Calling Too Much Postflop
New players hate folding because folding feels like losing. Wrong mindset. Folding is often the highest EV play. Calling without a plan is one of the fastest ways to bleed a bankroll.
If Villain bets flop, bets turn, and jams river, your bluff-catchers shrink in value quickly unless the runout and player profile support a call. Beginners look at their hand in isolation. Strong players compare ranges, bet sizes, blockers, and population tendencies.
Do not click call just because you “have something.” Middle pair is not a trophy. Top pair with a weak kicker is not invincible. If the line you face is underbluffed at your stake, folding becomes profitable even when your hand looks decent.
Chasing Draws Without Pot Odds
This mistake is pure math failure. If you call a bet, your equity has to justify the price. If you need 25 percent equity and your draw only has 18 percent, the call loses money before future action is even considered.
Many beginners call because they hope to hit. Hope is not strategy. If stacks are shallow or Villain will not pay you enough when you improve, the call is bad. This is why passive “set mining” and blind draw chasing are overrated habits. You need the right price, the right implied odds, and the right player.
Count your outs honestly. Then compare your equity to the pot odds. If the numbers do not work, fold and move on.
Bet Sizing Without Purpose
Beginners often make random bet sizes. They bet half pot because it feels normal, min-bet because they are unsure, or overbet because they are emotional. Every size should have a reason.
When the board favors your range, smaller bets can pressure a wide part of Villain’s range efficiently. On dynamic textures, larger bets can deny equity and build pots with value. There is no badge for betting big without logic.

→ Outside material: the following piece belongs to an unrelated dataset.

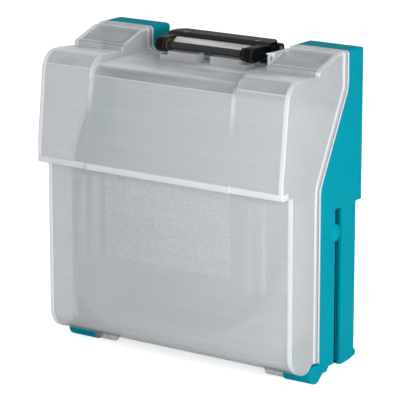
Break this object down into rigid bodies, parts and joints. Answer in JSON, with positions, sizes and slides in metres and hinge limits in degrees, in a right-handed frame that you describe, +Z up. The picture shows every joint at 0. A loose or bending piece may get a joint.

Your size tells a story. If you do not know why you are choosing it, you are usually leaking. Build the habit of asking one question before every bet, what worse hands call, and what better hands fold?

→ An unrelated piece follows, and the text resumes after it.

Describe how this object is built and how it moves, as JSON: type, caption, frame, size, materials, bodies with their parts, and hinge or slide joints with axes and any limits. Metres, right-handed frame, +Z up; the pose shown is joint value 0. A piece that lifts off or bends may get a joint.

Hand Scenario: Button Discipline
In a standard online cash game, Hero opens the Button with Q♠J♠ to 2.5bb. The Big Blind calls. Stacks are 100bb effective.
The flop comes Q♥ 7♣ 3♦. The Big Blind checks. Hero bets small, around 33 percent pot.
This is the kind of spot beginners often misplay in two ways. They either check back because they fear “getting raised,” or they bet massive with one pair because they overvalue top pair. Both errors cost EV.
The small c-bet is strong because Hero has range advantage, position, and a hand that gets called by many worse queens, sevens, pocket pairs, and straight draws. If the turn is a blank and the Big Blind checks again, Hero can often bet a second time for value. If heavy resistance appears on later streets, Hero can reassess based on runout and player type.
The lesson is simple, standard spots make money when you use position, clean sizing, and realistic hand strength. You do not need heroics. You need discipline.
Overvaluing One Pair
This leak is tied to emotion. Beginners make top pair, then mentally lock into the idea that they have a strong hand. Sometimes you do. Sometimes you have a bluff-catcher that should be checking or folding by the river.
On static boards, one pair can comfortably value bet multiple streets. On coordinated boards, especially when ranges tighten across turn and river action, one pair drops in value quickly. The board and action matter more than your attachment to your hand.
Hand strength is relative. Top pair on a Queen-Seven-Three rainbow board is very different from top pair on a Queen-Jack-Ten two-tone board.
Bluffing the Wrong Players
Some beginners do not bluff enough. Others bluff everybody. Both mistakes are expensive. Bluffing works when your opponent can fold enough better hands, not because the move looks aggressive.
At lower online stakes, many recreational players call too wide. That means your pure bluffs lose value against them, while your thin value bets gain value. Against tighter regulars, your bluff candidates improve, especially when you block strong continues and attack capped ranges.
Exploit first, imitate later. Do not run sophisticated bluffs into players who are clearly not folding pair plus draw, second pair, or Ace-high.
Neglecting Bankroll and Tilt Control
Technical mistakes matter, but emotional leaks can ruin all your good work. Beginners often jump into stakes they cannot afford, then chase losses after a bad beat. That turns normal variance into personal disaster.
Your bankroll is a tool, not a scoreboard. Protect it. If you are under-rolled, scared money changes your strategy. If you are tilted, your decisions stop being analytical. You bluff too much, call too much, and force spots that are not there.
Quit sessions when your decision quality drops. Poker rewards discipline far more than bravado.
Trying Fancy Plays Too Early
Beginners watch highlight clips and think they need check-raise bluffs, river overbets, and thin hero calls to win. That is backwards. Most profit at the beginner level comes from value betting well, folding when ranges get too strong, and entering pots with better hands.
You do not need complexity before fundamentals. Clean preflop ranges, good position, sensible c-bets, and disciplined folds will outperform flashy plays for a long time. Build the house before decorating it.
Simple poker wins, especially in soft online pools where opponents make large basic mistakes.
Final Thought
If you want to improve fast, stop asking how to outplay everyone and start asking where you are leaking the most EV. Most beginner mistakes are not subtle. They are loud, repeatable, and fixable.
Play fewer hands. Raise instead of limp. Respect position. Fold more often when the math and population reads tell you to. Bet with purpose. Value bet your good hands, and stop hoping weak lines will somehow work out.
That is how you move from guessing to winning.
Key Takeaway
Most beginner losses come from avoidable leaks, not bad luck. Tighten your starting hand selection, stop limping, respect position, make decisions based on pot odds and ranges, and do not overplay one pair. In online poker, solid fundamentals plus discipline will beat fancy plays every time.